Copy out every line containing the word "from".
__________________________________________________
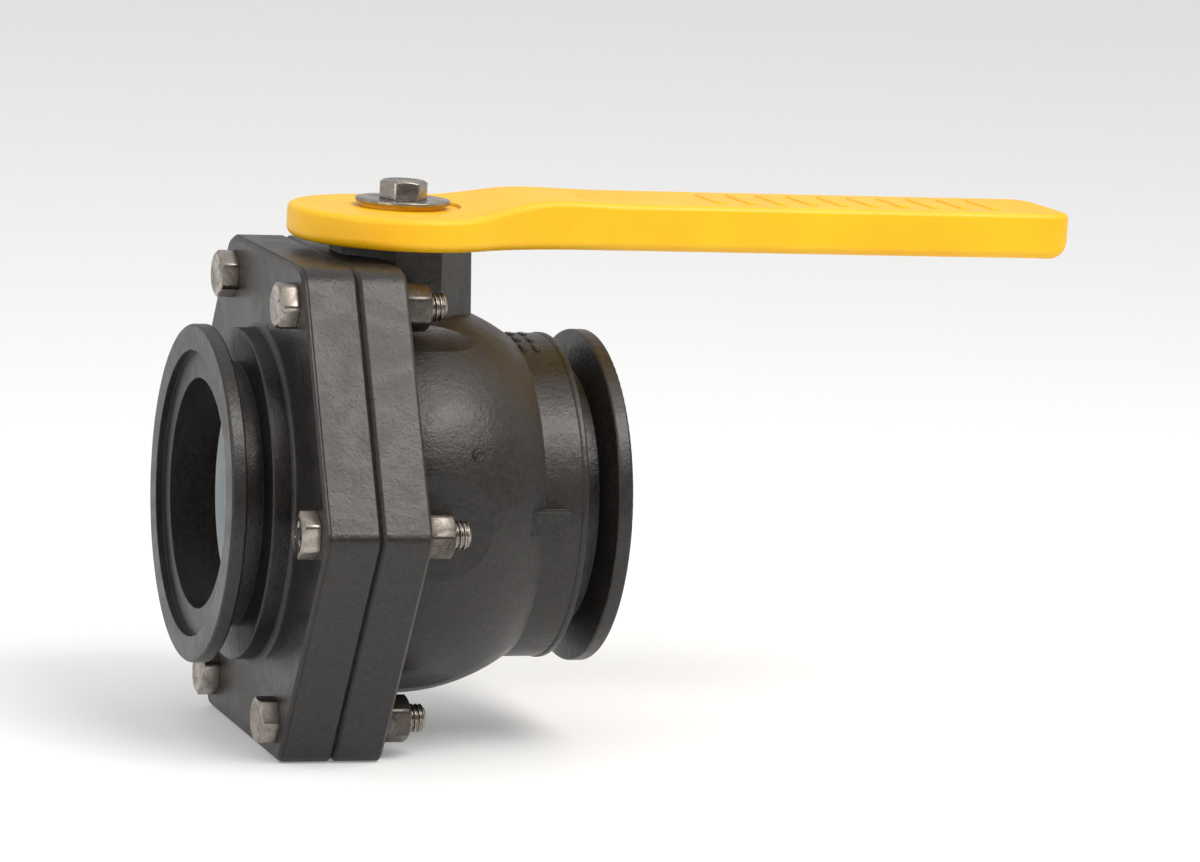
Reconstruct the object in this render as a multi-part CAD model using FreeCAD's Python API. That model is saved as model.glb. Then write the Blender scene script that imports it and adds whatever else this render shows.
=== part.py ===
import FreeCAD, Part
import math
import os
from FreeCAD import Vector

# Three inch full port ball valve for a bulk container: bolted two piece body,
# quarter turn handle. Millimetres. X runs along the pipe from the tank side face,
# Z runs up the stem.

# Overall
face_to_face = 136.0
stem_x = 68.0
port_r = 38.2

# End flanges, the same clamp profile at both ends
flange_r = 56.0
rim_thick = 5.0
bevel_end = 8.0
groove_r = 44.0
shoulder = 13.6
recess_r = 47.4
recess_depth = 2.6

# Hexagonal joint flange
plate_front = 21.6
seam_x = 40.0
plate_back = 56.7
hex_flat = 81.3
side_corner = 5.0
top_corner = 10.0
lip_width = 1.5
lip_step = 0.5
seam_chamfer = 1.3
inlet_neck_r = 55.0

# Body
dome_r = 66.5
outlet_neck_r = 54.5
flank_flat = 64.1
pocket_r = 14.5
lug_length = 14.4
lug_height = 8.2
lug_reach = 58.3
lug_start = 99.0

# Ball, seats and seals
ball_r = 53.0
ball_bore_r = 38.15
cavity_r = 54.6
seat_r = 48.0
seat_back = 28.0
seat_front = 38.0
sleeve_r = 41.5
sleeve_start = 18.4
seat_play = 0.1
seat_seal_r = 44.6
seat_seal_width = 3.0
seat_seal_depth = 2.4
joint_seal_r = 62.0
joint_seal_width = 4.2
joint_seal_depth = 3.2
spigot_r = 54.4
spigot_end = 44.0

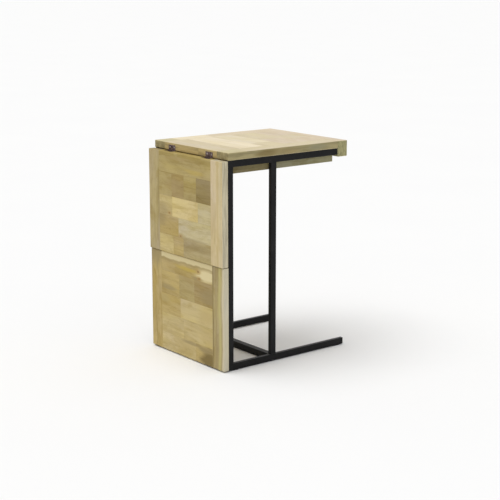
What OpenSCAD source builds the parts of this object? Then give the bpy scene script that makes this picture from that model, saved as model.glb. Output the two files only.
__________________________________________________
**COMPLETE RESPONSE**
from FreeCAD import Vector
# quarter turn handle. Millimetres. X runs along the pipe from the tank side face,
What OpenSCAD source builds the parts of this object? Then give the bpy scene script that makes this picture from that model, saved as model.glb. Output the two files only.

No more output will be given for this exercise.